I'm trying to walk towards the blue light, to listen to my brother (who, IMHO, epitomizes what it means to be a true Catholic, a true follower of Christ - 24/7) and to be smart at the same time.  I'm scared.  I'm trying to walk in faith, knowing & believing that God will order my steps.  I am walking one step at a time & trying to look & listen - all with caution. 


Lady Bug

Saturday, January 2, 2010

One New Resolution for 2010

I'm here.  In 2010.  When I was a kid hearing about 2001 Space Odyssey, I remember thinking that I would never live to see that date because it was such a long ways away.  Yet, here I am in 2010.  Here we all are.

And it is time for resolutions.  Every year I make the usual resolutions - loose weight, eat better, exercise, get promoted at work (i.e. make more money), save for hard wood floors, save for my trip to Egypt.  This year I have another resolution I'll add. 

I still want to be physically healthier.  I not only want to be promoted, I deserve to be promoted after my 2009 year of reaching the challenges put in front of me!  I still want to save for my floors and for Egypt - but I've learned to keep my coins in a jar and just keep adding to it & not cash it in, since I still can't get the $200 'back' that I cashed in... So what's different?  I want to fall in love with someone who is in love with me

Yes, that is my resolution for 2010.  I want to be in love every day.  I want the feeling in the song I'd Rather by Luther Vandross.  I want to love that person through good times and bad times.  Right now, I'd like that person to be D, but I'm not there yet.  Time may move us in that direction... who knows.  But if it doesn't, I will end this relationship and look for another because I want to be in love. 

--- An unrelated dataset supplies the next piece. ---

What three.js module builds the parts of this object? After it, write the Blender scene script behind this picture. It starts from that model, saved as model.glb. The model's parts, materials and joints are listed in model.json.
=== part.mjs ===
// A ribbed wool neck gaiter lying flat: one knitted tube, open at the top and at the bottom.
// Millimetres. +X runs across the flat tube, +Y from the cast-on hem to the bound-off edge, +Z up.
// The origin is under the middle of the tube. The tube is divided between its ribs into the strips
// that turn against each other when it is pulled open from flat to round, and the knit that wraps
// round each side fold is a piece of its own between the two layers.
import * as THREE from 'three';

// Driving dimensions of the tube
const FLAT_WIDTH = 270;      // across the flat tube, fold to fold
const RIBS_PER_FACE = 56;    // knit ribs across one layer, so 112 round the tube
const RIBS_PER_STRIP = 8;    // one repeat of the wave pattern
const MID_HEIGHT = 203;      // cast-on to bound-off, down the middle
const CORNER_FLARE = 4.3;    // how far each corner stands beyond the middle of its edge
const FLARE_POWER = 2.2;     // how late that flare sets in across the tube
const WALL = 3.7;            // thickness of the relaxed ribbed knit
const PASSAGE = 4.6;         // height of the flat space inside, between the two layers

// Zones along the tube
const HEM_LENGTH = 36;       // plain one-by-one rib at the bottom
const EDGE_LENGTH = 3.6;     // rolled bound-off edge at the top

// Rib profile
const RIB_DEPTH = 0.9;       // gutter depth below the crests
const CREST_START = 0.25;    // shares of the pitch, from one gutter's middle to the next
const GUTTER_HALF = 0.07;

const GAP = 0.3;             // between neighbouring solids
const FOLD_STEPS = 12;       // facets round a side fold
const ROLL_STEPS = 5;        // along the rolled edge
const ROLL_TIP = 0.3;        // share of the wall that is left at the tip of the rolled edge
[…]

I want the feeling of contentment that comes from knowing the person you care for most in your life cares for you as well.  I want the feeling of ordinariness that comes from living with someone day in and day out.  I want the feeling of being able to say whatever I want (within reason) and not worry that we might 'break up'.  I want the feeling of being safe in his arms.  I want to be able to end a day's work & have a comforting hug - where I can let go & not be the boss.  I want to be able to tell him how great he is doing at _____ (when he's doing great) and to encourage him when things are not going well and tell him to 'suck it up' when he is making bad choices - all without repercussion, because he'll know I love him.  I want to know that he will be there at my side until we leave this earth, at my side to laugh, cry & everything in-between. 

Yes, I want to be in love in 2010.

Lady Bug

Friday, January 1, 2010

Worst Dates of 2009

  • Dinner at T's house - it consisted of a corned beef sandwich on rye bread (which I don't like) with mayo (which I don't like - I'm a Miracle Whip girl), a movie that I wasn't interested in & him telling me how satisfying his life is in his big house and all his gadgets!  I think the big house was compensating for something - LOL.

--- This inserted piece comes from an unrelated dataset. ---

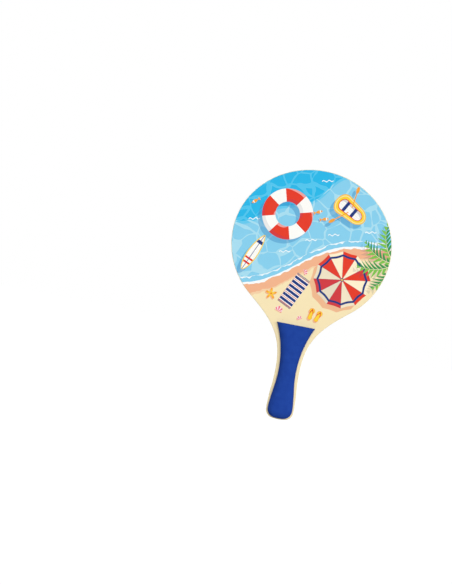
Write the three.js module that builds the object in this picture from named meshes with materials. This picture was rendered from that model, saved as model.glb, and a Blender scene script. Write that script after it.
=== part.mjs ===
// A wooden beach racket: a blade of five glued plies, a printed film on its front face,
// and a foam grip pad stuck to each side of the handle.
// Millimetres. Z runs up the racket towards the head, X across it and Y through its thickness.
// The printed face looks towards -Y. The origin lies inside the blade, at the waist of the grip.
import * as THREE from "three";

// Outline of the blade. Heights are taken from the butt end of the handle.
const racketLength = 380;
const headHalfWidth = 121;
const headWidestHeight = 268;
const headLowerDepth = 118; // half-axis of the head's ellipse below its widest height
const shoulderAngle = THREE.MathUtils.degToRad(50.5); // below the widest height, where the neck begins
const shoulderReach = 50; // pull of the neck's curve at the shoulder
const neckReach = 51.5; // pull of the neck's curve at the waist
const waistHalfWidth = 18.1;
const waistHeight = 73.5;
const flankReach = 32; // pull of the handle's flank at the waist
const buttReach = 38; // pull of the handle's flank at the butt
const buttHalfWidth = 20.8;
const buttCornerRadius = 12.5;
const buttEndRadius = 60;

// Plies, from the middle outwards.
const coreThickness = 1.5;
const crossbandThickness = 1.45;
const faceThickness = 0.7;
const glueLine = 0.05;
const edgeEase = 0.5; // sanded round the rim of each face veneer
const mostEasedShare = 0.9; // of a face veneer's thickness

// Printed film, which stops where the sanded rim begins.
const filmThickness = 0.15;
const filmMargin = 0.1;

// Grip pads. They follow the handle's waist and butt, inside its edge.
const padThickness = 9;
const padTopHeight = 144;
const padFlankRadius = 163;
const padWaistMargin = 4.9;
const padButtMargin = 2.1;
const padEndMargin = 1.3;
const padCornerRadius = 13.5;
const padFlankReach = 20;
const padButtReach = 16;
const padWallHeight = 0.6; // upright, below the rounded edge
const padLandHalfWidth = 1.2; // flat top that the rounded edge leaves at the waist
const padTopEdgeWidth = 3; // of the rounded edge at the straight top end, seen from the front
const mostRoundedShare = 0.9; // of a pad's corner radius, which the rounded edge can take up

// Double-sided adhesive sheet under each pad.
const adhesiveThickness = 0.2;
const adhesiveMargin = 1.5;

// Steps along each stretch of half an outline, and round an edge.
const endSteps = 3;
const cornerSteps = 8;
const flankSteps = 8;
const neckSteps = 16;
const shoulderSteps = 14;
const crownSteps = 24;
const padSideSteps = 14;
const easeSteps = 3;
const padEdgeSteps = 6;

const decimals = 6; // kept of each X, so that a point on the middle line has an X of exactly 0
const quarterTurn = Math.PI / 2;

const wood = new THREE.MeshStandardMaterial({ color: 0xf4e6b9, roughness: 0.6, metalness: 0 });
const innerWood = new THREE.MeshStandardMaterial({ color: 0xe9d8a6, roughness: 0.7, metalness: 0 });
const print = new THREE.MeshStandardMaterial({ color: 0x8bd1f0, roughness: 0.35, metalness: 0 });
const adhesive = new THREE.MeshStandardMaterial({ color: 0xf1eee2, roughness: 0.5, metalness: 0 });
const foam = new THREE.MeshStandardMaterial({ color: 0x22449a, roughness: 0.8, metalness: 0 });

// A circular or elliptical arc about (x, z), run from one angle to the other.
function arc(x, z, halfAcross, halfUp, from, to) {
  return new THREE.EllipseCurve(x, z, halfAcross, halfUp, from, to, to < from);
}

// The curve from one point to another that leaves and arrives along the given pulls.
function bend(start, startPull, end, endPull) {
  return new THREE.CubicBezierCurve(start, start.clone().add(startPull), end.clone().add(endPull), end);
}

// Points along curves that follow one another, given as pairs of a curve and its steps.
function pointsAlong(runs) {
  return runs.flatMap(([curve, steps], index) => curve.getPoints(steps).slice(index ? 1 : 0));
}

// A handle's end from its middle to its flank: a shallow arc, then a corner arc tangent to both.
function buttRuns({ halfWidth, cornerRadius, endRadius, endHeight }, inset) {
  const cornerX = halfWidth - cornerRadius;
  const endAngle = Math.asin(cornerX / (endRadius - cornerRadius)) - quarterTurn;
  const endCentre = endHeight + endRadius;
  const cornerHeight = endCentre + (endRadius - cornerRadius) * Math.sin(endAngle);
  const endArc = arc(0, endCentre, endRadius - inset, endRadius - inset, -quarterTurn, endAngle);
  const corner = arc(cornerX, cornerHeight, cornerRadius - inset, cornerRadius - inset, endAngle, 0);
  const runs = [
    [endArc, endSteps],
    [corner, cornerSteps],
  ];
  return { runs, cornerHeight };
}

// Right half of the blade's outline, from the butt end up to the crown, moved inwards by an inset.
function bladeHalf(inset) {
  const butt = buttRuns(
    {
      halfWidth: buttHalfWidth,
      cornerRadius: buttCornerRadius,
      endRadius: buttEndRadius,
      endHeight: 0,
    },
    inset,
  );
  const flankStart = new THREE.Vector2(buttHalfWidth - inset, butt.cornerHeight);
  const waist = new THREE.Vector2(waistHalfWidth - inset, waistHeight);
  const flank = bend(flankStart, new THREE.Vector2(0, buttReach), waist, new THREE.Vector2(0, -flankReach));
  const across = headHalfWidth - inset;
  const down = headLowerDepth - inset;
  const up = racketLength - headWidestHeight - inset;
  const shoulder = arc(0, headWidestHeight, across, down, -shoulderAngle, 0);
  const intoNeck = new THREE.Vector2(-across * Math.sin(shoulderAngle), -down * Math.cos(shoulderAngle));
  const shoulderPull = intoNeck.setLength(shoulderReach);
  const neck = bend(waist, new THREE.Vector2(0, neckReach), shoulder.getPoint(0), shoulderPull);
  const crown = arc(0, headWidestHeight, across, up, 0, quarterTurn);
  return pointsAlong([
    ...butt.runs,
    [flank, flankSteps],
    [neck, neckSteps],
    [shoulder, shoulderSteps],
    [crown, crownSteps],
  ]);
}

// Right half of a grip pad's outline, from its butt end up to the corner of its straight top edge.
function padHalf(inset, topInset) {
  const butt = buttRuns(
    {
      halfWidth: buttHalfWidth - padButtMargin,
      cornerRadius: padCornerRadius,
      endRadius: buttEndRadius - padEndMargin,
      endHeight: padEndMargin,
    },
    inset,
  );
  const flankStart = new THREE.Vector2(buttHalfWidth - padButtMargin - inset, butt.cornerHeight);
  const waist = new THREE.Vector2(waistHalfWidth - padWaistMargin - inset, waistHeight);
  const flank = bend(
    flankStart,
    new THREE.Vector2(0, padButtReach),
    waist,
    new THREE.Vector2(0, -padFlankReach),
  );
  const radius = padFlankRadius + inset;
  const topAngle = Math.PI - Math.asin((padTopHeight - topInset - waistHeight) / radius);
  const side = arc(waist.x + radius, waistHeight, radius, radius, Math.PI, topAngle);
  return pointsAlong([...butt.runs, [flank, flankSteps], [side, padSideSteps]]);
}

// A half outline with its mirror image: the right side going up, then the left side going down.
// A point on the middle line is kept once. Heights become Z from the origin at the waist.
function closedLoop(half) {
  const right = half.map(({ x, y }) => new THREE.Vector2(Number(x.toFixed(decimals)), y - waistHeight));
  const offMiddle = right.filter(({ x }) => x > 0).reverse();
  return [...right, ...offMiddle.map(({ x, y }) => new THREE.Vector2(-x, y))];
}

// A flat sheet whose bonded face is at Y 0 and which grows towards -Y.
function sheet(half, thickness) {
  const shape = new THREE.Shape(closedLoop(half));
  const geometry = new THREE.ExtrudeGeometry(shape, { depth: thickness, bevelEnabled: false });
  return geometry.rotateX(quarterTurn);
}

// Triangles that fill a mirrored loop with strips across it, turning the same way as the loop.
function stripsAcross(count, rightCount) {
  const leftOf = (index) => (count - index) % count;
  const triangles = [];
  for (let index = 0; index < rightCount - 1; index += 1) {
    const above = index + 1;
    if (leftOf(above) !== above) triangles.push([index, above, leftOf(above)]);
    if (index > 0) triangles.push([index, leftOf(above), leftOf(index)]);
  }
  return triangles;
}

// A closed body through layers, each a half outline at a height above the bonded face at Y 0.
// It grows towards -Y, and all of its half outlines have the same number of points.
function layeredBody(layers) {
  const loops = layers.map(({ half }) => closedLoop(half));
  const count = loops[0].length;
  const positions = loops.flatMap((loop, level) =>
    loop.flatMap((point) => [point.x, -layers[level].height, point.y]),
  );
  const face = stripsAcross(count, layers[0].half.length);
  const last = (layers.length - 1) * count;
  const indices = face.flatMap(([a, b, c]) => [a, c, b, last + a, last + b, last + c]);
  for (let start = 0; start < last; start += count) {
    for (let index = 0; index < count; index += 1) {
      const next = (index + 1) % count;
      const inner = [start + index, start + next];
      const outer = [start + count + index, start + count + next];
      indices.push(outer[0], inner[0], outer[1], outer[1], inner[0], inner[1]);
    }
  }
  const geometry = new THREE.BufferGeometry();
  geometry.setAttribute("position", new THREE.Float32BufferAttribute(positions, 3));
  geometry.setIndex(indices);
  geometry.computeVertexNormals();
  return geometry;
}

// Shares of a quarter round, from its foot to its top: how far in, and how far up.
function quarterRound(steps) {
  return Array.from({ length: steps }, (_, index) => {
    const angle = ((index + 1) / steps) * quarterTurn;
    return { inShare: 1 - Math.cos(angle), upShare: Math.sin(angle) };
  });
}

// A face veneer: square to its glue, with its outer rim eased by sanding.
function faceVeneer() {
  const ease = Math.min(edgeEase, faceThickness * mostEasedShare);
  const foot = faceThickness - ease;
  const rim = quarterRound(easeSteps).map(({ inShare, upShare }) => ({
    half: bladeHalf(ease * inShare),
    height: foot + ease * upShare,
  }));
  return layeredBody([{ half: bladeHalf(0), height: 0 }, { half: bladeHalf(0), height: foot }, ...rim]);
}

// A grip pad: a low upright wall, and a broad rounded edge that leaves a narrow flat land at the waist.
function gripPad() {
  const toLand = waistHalfWidth - padWaistMargin - padLandHalfWidth;
  const edgeWidth = Math.min(toLand, padCornerRadius * mostRoundedShare);
  const edgeHeight = padThickness - padWallHeight;
  const edge = quarterRound(padEdgeSteps).map(({ inShare, upShare }) => ({
    half: padHalf(edgeWidth * inShare, padTopEdgeWidth * inShare),
    height: padWallHeight + edgeHeight * upShare,
  }));
  const foot = padHalf(0, 0);
  return layeredBody([{ half: foot, height: 0 }, { half: foot, height: padWallHeight }, ...edge]);
}

function named(name, geometry, material) {
  const mesh = new THREE.Mesh(geometry, material);
  mesh.name = name;
  return mesh;
}

// The pieces on one side of the core, laid outwards one after another over a line of glue.
function layUp(pieces) {
  const side = new THREE.Group();
  let depth = coreThickness / 2;
  for (const { name, geometry, thickness, material } of pieces) {
    const piece = named(name, geometry, material);
    depth += glueLine;
    piece.position.y = -depth;
    depth += thickness;
    side.add(piece);
  }
  return side;
}

function plies(side) {
  return [
    {
      name: `${side}_crossband`,
      geometry: sheet(bladeHalf(0), crossbandThickness),
      thickness: crossbandThickness,
      material: innerWood,
    },
    {
      name: `${side}_face_veneer`,
      geometry: faceVeneer(),
      thickness: faceThickness,
      material: wood,
    },
  ];
}

function printedFilm() {
  return {
    name: "printed_film",
    geometry: sheet(bladeHalf(edgeEase + filmMargin), filmThickness),
    thickness: filmThickness,
    material: print,
  };
}

function grip(side) {
  return [
    {
      name: `${side}_grip_adhesive`,
      geometry: sheet(padHalf(adhesiveMargin, adhesiveMargin), adhesiveThickness),
      thickness: adhesiveThickness,
      material: adhesive,
    },
    {
      name: `${side}_grip_pad`,
      geometry: gripPad(),
      thickness: padThickness,
      material: foam,
    },
  ];
}

function corePly() {
  const core = named("core_ply", sheet(bladeHalf(0), coreThickness), innerWood);
  core.position.y = coreThickness / 2;
  return core;
}

const racket = new THREE.Group();
const front = layUp([...plies("front"), printedFilm(), ...grip("front")]);
const rear = layUp([...plies("rear"), ...grip("rear")]);
rear.rotation.z = Math.PI;
racket.add(corePly(), front, rear);

export default racket;
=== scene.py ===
"""The looks of a wooden beach racket: a plywood blade with a printed front face and two foam grip pads.

Outlines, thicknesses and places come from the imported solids. Lengths are in metres, but what repeats
in a material, and the picture on the film, are in millimetres.
"""

import math

import bmesh
import bpy
from mathutils import Matrix, Vector


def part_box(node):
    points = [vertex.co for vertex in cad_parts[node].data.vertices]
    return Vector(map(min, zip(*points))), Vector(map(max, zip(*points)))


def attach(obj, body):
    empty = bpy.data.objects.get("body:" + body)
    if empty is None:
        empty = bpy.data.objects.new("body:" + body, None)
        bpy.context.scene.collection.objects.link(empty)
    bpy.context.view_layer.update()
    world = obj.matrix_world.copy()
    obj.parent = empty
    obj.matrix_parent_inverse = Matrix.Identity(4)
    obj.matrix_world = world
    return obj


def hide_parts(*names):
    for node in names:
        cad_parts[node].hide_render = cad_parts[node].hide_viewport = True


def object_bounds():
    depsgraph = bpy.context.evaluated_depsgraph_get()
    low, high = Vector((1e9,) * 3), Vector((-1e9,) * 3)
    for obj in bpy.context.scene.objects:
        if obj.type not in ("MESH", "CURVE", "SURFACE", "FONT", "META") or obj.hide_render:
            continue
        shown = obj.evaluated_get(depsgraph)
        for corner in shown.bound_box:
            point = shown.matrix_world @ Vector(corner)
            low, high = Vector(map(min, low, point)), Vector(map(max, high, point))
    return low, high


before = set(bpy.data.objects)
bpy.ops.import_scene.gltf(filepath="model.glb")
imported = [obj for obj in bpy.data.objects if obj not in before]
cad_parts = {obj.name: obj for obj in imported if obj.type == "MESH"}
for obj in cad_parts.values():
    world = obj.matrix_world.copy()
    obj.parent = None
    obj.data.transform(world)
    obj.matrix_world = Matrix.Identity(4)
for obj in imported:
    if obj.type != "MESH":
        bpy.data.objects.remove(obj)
cad_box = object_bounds()

# Units and rounding
MM_PER_METRE = 1000.0
DIGITS = 7  # of a metre, to which points of the solids are compared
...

  • The date where the guy really wanted an exhibit for his social studies project (kidding!).  But of the white men I dated, this one was just a little too interested in my blackness... He prodded me about everything from Malcolm X to MLK Jr, to my thoughts on Blacks in the Catholic Church, reconstruction, civil rights, what my experiences were with prejudice since moving from NY to OH... and the list went on and on.  He had lots of questions and apparently he thought I was going to answer them all - for ALL of Black America!

  • Coffee at Panera Bread ... The coffee was the best thing about that date... He just knew he was God's gift - giving me examples of what a great guy he had been in the past with his dates.  I left wondering that if he was such a good date with the others, why was he meeting me?????

  • Dinner after work with a man who obviously missed his children.  When I talked with pride about my boys, he reminded me that he doesn't have access to his children because of _______& missed them terribly - so much so that his eyes welled up and tears flowed.  I don't mean to sound like I have a double standard, but he was way too in touch with his feminine side - especially for a first date in a restaurant filled with people.

  • Drinks with "The Christian".  He proceeded to tell me that I should only be dating if I knew I wanted marriage - otherwise I was being sinful!  Excuse me for being honest when asked if I wanted to marry again- I honestly told him I didn't know.  But at the end of that date, I knew one thing, if I did want to get married, it wouldn't be to him!

  • The "childless father" expert - who told me that I should have re-married when my children were younger because they obviously needed a father & I was selfish for not ensuring they had a father in their life!   Mind you, this expert knew that they adored their dad - even though we didn't live together.   Now if I had raised drug addicted felons, maybe he would have had a point... But since I raised responsible, strong Catholic men who are self sufficient, love their dad, step-siblings and understand they have an obligation to leave a positive mark on the world, I really had a hard time with this one.  Oh, and did I mention, he did NOT have any children?

  • The dinner with what I thought was my perfect match... my equal career wise & financially.  A connoisseur of the theatre, jazz and good food.  A lover of big cities and all they have to offer.  The problem - he had learned to not pay child support and was proud of it because he "didn't know what his ex was doing with that money"!  No matter that his 2 children would be going without because of his selfishness.  I had flashbacks of not receiving child support, trying to figure out how to keep the lights on--- all because my ex didn't know what I was going to do with 'all that money'.  Needless to say, I left that date and adjusted my perception of my 'perfect match'.

  • Seeing "The Orphan" with D (yup, D).  He only went because I wanted to go & on our way to the truck, when I remarked how much I enjoyed the movie, he proceeded to tell me how silly the characters in the movie were.  The ride home was full of "What's wrong?" from him and "Nothing" from me.  Maybe that is the day we became a couple! LOL
No wonder I am happy to hang out with D on the sofa, take the dogs for walks and cook together; and I save seeing chick flicks for girl time with M or J!

All in all, though... this hasn't been a bad year.